--- START Record set ---

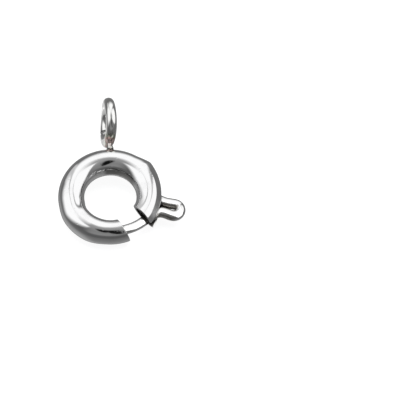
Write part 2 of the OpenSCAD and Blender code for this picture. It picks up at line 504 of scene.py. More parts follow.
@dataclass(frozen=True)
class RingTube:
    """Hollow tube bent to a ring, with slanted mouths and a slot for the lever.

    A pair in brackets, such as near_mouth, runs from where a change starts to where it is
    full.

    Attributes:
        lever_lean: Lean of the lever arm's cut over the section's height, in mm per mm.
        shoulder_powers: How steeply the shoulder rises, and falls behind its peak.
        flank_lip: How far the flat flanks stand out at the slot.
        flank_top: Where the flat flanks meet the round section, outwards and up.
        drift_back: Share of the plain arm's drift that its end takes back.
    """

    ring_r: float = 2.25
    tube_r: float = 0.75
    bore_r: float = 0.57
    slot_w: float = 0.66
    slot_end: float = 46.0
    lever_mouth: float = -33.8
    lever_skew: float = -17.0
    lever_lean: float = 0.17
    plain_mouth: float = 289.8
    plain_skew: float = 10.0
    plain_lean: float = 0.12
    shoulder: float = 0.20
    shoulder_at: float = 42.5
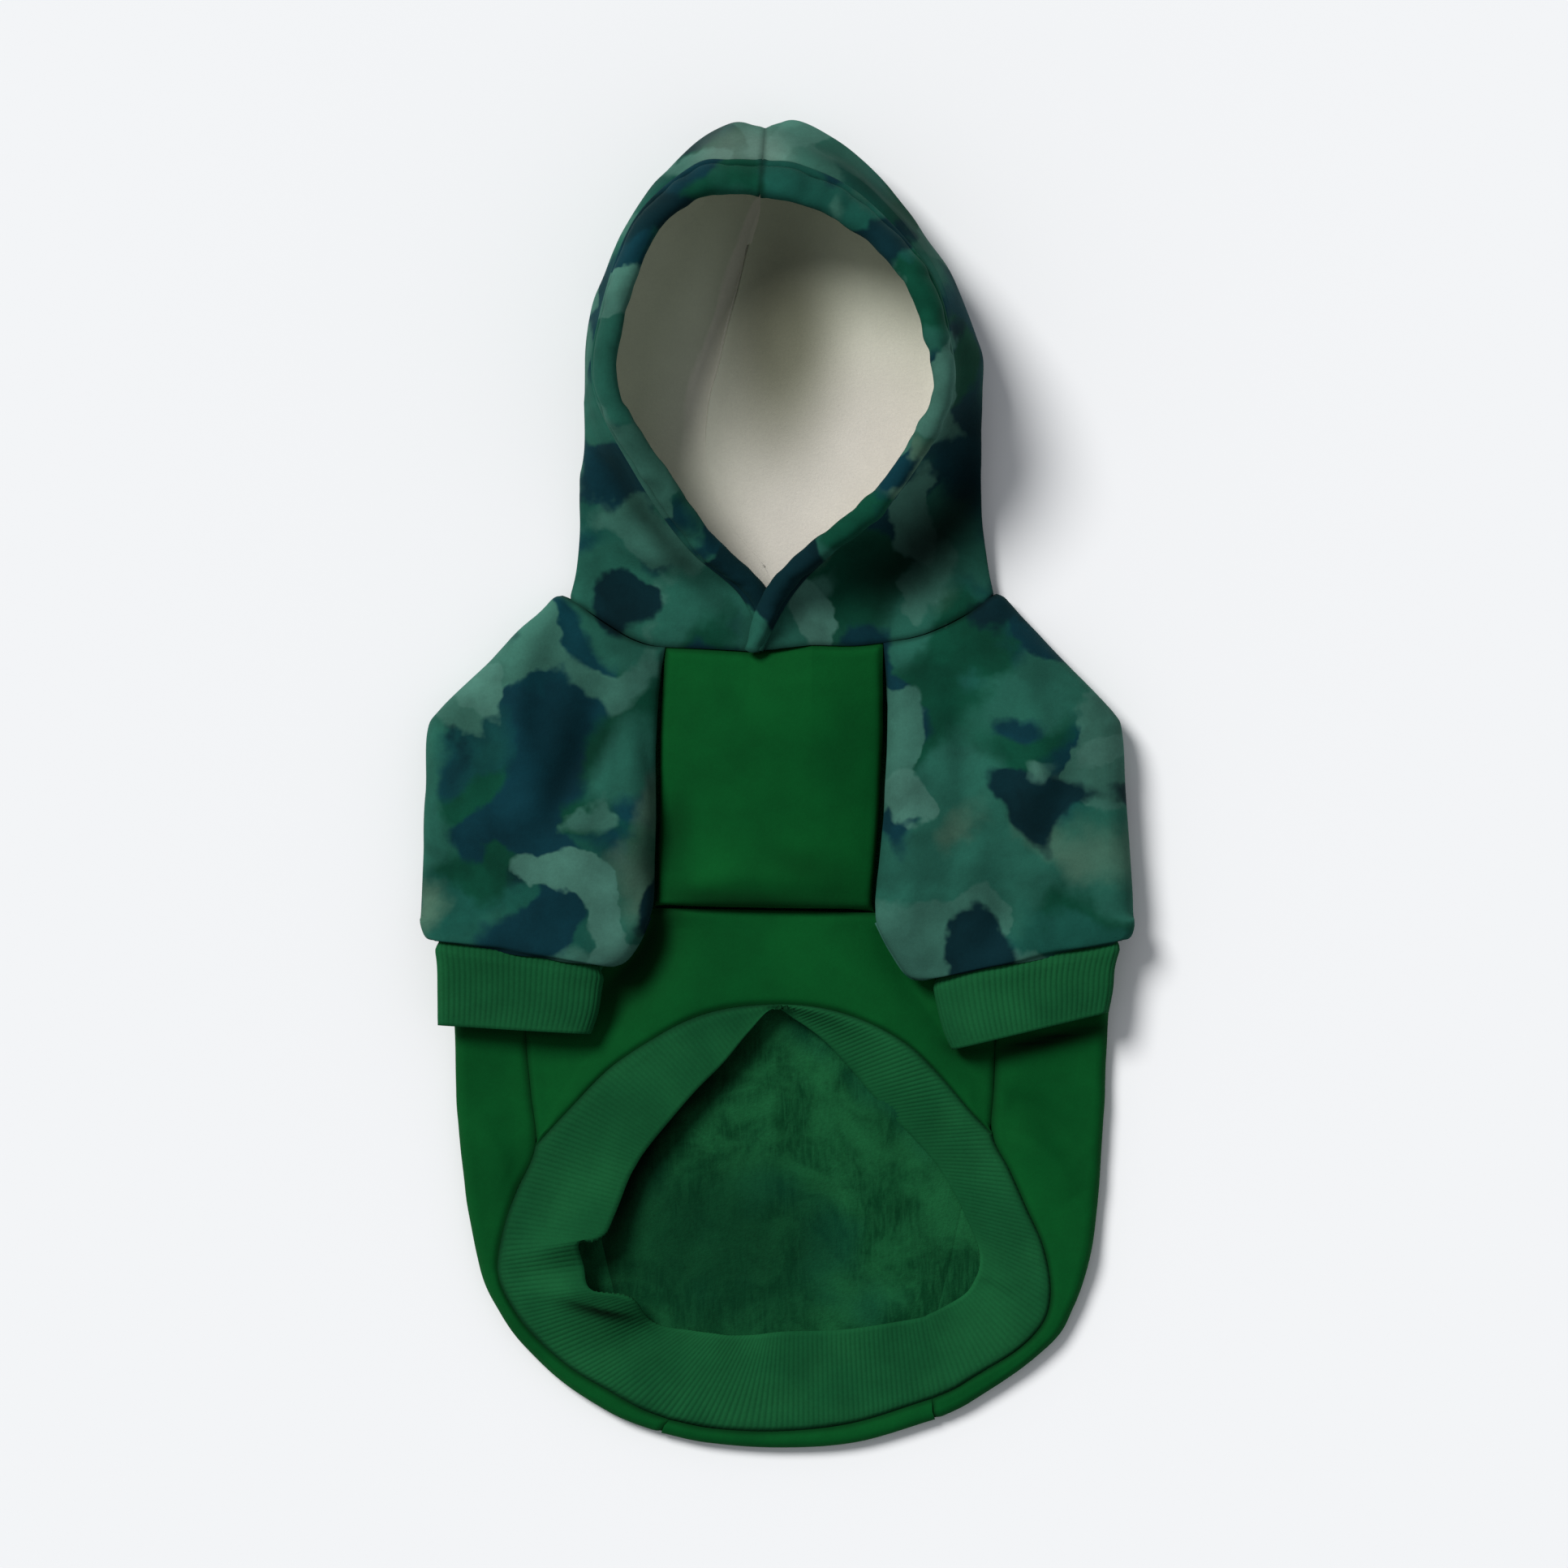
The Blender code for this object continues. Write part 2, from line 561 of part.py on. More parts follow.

--- END Record set ---

→ **What is expected**
From the entries above, return each line with the word "code" in it.

→ **Output for this exercise**
Write part 2 of the OpenSCAD and Blender code for this picture. It picks up at line 504 of scene.py. More parts follow.
The Blender code for this object continues. Write part 2, from line 561 of part.py on. More parts follow.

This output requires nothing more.